Rashi, being the master of simplicity, in all his knowledge of our rabbinic tradition simply summarizes this principal when comments on this verse saying:

However it is, that’s how it’s going to be.If it’s inappropriate, it shall be inappropriate.

But if it acceptable (kosher)

eat this thing like it’s a tribute.

להיות כמוה

שאם פסולה יפסלו

ואם כשרה

יאכלו כחומר המנחה

Rashi (free translation)

If we got back to basics about kashrut – meaning kosher eating – we would see that some mitzvot pertaining to it have nothing to do with what is forbidden, but instead bring us to realizing we are a consecrated people. Our tables become like the altar itself, we take every day elements that are not special and by setting them aside for good use they become something special.

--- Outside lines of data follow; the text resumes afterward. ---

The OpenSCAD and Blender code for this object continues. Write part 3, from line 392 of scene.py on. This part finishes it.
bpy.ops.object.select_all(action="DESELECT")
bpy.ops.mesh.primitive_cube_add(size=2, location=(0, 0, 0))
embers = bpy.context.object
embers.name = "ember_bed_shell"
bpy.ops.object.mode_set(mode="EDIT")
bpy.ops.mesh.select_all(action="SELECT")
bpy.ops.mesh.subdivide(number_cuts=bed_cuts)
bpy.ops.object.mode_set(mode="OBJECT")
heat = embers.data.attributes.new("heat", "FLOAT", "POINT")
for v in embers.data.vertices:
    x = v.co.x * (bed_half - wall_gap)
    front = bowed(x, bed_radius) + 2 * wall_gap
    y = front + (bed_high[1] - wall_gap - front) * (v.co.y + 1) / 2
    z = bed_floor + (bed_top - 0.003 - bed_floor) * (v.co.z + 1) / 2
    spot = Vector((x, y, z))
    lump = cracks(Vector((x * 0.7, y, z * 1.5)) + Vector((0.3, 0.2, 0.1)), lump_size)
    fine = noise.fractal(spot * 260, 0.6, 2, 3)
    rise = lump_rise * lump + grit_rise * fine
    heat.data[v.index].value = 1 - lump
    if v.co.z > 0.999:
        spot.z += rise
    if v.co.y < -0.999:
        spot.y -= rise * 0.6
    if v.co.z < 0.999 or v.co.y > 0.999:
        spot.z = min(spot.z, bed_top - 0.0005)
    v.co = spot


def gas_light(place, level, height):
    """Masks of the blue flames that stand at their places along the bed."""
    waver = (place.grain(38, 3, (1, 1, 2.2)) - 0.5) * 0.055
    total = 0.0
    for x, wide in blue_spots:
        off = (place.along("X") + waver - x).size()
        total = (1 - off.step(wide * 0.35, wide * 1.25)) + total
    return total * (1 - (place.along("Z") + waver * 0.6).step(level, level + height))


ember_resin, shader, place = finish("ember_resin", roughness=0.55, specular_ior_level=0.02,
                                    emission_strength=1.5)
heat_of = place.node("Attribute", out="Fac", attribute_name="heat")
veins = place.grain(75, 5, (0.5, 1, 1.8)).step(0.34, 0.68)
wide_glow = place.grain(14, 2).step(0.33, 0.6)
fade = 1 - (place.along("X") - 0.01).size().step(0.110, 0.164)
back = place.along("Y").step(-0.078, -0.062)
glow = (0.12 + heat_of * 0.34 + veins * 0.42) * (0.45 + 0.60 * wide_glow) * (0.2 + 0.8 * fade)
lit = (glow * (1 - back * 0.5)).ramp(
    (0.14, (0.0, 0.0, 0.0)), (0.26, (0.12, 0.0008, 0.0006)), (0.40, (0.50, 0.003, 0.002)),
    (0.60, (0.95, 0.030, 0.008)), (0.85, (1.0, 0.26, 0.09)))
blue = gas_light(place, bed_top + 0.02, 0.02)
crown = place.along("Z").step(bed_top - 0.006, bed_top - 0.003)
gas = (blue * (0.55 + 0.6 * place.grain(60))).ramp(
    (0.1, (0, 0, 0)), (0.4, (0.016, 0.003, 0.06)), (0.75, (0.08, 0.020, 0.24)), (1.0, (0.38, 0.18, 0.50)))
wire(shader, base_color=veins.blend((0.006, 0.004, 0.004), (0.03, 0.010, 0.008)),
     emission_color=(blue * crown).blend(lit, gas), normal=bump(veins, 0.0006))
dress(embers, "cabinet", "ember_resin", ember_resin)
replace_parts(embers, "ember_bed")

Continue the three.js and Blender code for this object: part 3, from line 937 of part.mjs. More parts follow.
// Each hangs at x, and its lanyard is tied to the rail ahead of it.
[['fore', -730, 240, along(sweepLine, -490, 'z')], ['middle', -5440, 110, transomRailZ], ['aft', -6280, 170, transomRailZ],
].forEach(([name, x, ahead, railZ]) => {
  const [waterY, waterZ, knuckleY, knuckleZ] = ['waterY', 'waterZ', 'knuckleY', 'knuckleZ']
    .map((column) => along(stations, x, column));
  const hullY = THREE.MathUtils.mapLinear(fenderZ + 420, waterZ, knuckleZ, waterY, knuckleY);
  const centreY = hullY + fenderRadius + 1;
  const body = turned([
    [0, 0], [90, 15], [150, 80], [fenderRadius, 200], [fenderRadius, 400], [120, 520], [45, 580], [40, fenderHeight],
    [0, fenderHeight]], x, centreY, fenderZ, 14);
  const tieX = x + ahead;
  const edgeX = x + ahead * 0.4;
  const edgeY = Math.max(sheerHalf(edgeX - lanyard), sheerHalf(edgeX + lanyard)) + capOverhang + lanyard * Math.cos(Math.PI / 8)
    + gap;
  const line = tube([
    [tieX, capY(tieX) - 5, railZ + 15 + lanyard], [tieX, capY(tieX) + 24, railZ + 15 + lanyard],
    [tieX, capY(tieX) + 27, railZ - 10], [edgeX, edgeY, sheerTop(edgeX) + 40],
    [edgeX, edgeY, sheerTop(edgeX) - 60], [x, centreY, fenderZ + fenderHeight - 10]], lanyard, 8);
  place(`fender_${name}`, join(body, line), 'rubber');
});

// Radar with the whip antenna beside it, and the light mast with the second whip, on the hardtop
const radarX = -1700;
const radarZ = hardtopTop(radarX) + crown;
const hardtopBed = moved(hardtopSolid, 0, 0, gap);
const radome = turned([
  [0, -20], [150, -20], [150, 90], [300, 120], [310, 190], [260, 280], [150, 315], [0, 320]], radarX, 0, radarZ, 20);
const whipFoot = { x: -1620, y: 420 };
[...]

So everything we eat, we eat it in a way that elevates our experience from just mere consumption to an observance of the specialness of our experience in life.

In our kashrut we copy in a symbolic way what was done in the literal sense everyday in the Mishkan- the holy tabernacle. The priests would take a small amount of the grain meal of the offering to make their own bread out of. Because of where it was taken from it tasted like the offering so it was treated just as sacred as the offering itself; be they sin offerings for the intentional, or guilt offerings for the unknown. So they ate it in a sacred place, during the allotted period of time the mincha offering was still being burned on the altar.

Now thinking about all of this, if I was to try to use this example from our tradition to try to teach lesson about social consequences I would do like the sages do. I’d be honest about it, and say it really has nothing to do with becoming “tainted” as much as protecting the distinct flavor of one’s essence. Id explain how you come from a special place, seasoned with the intentions and troubles of those who came before you that have made you unique. But it’s a good thing, such a good thing that you should be more respectful of your special character because it is something that is precious. And if you treat that special character in you as something precious, it can be just as holy as the very offering of the holy sanctuary itself.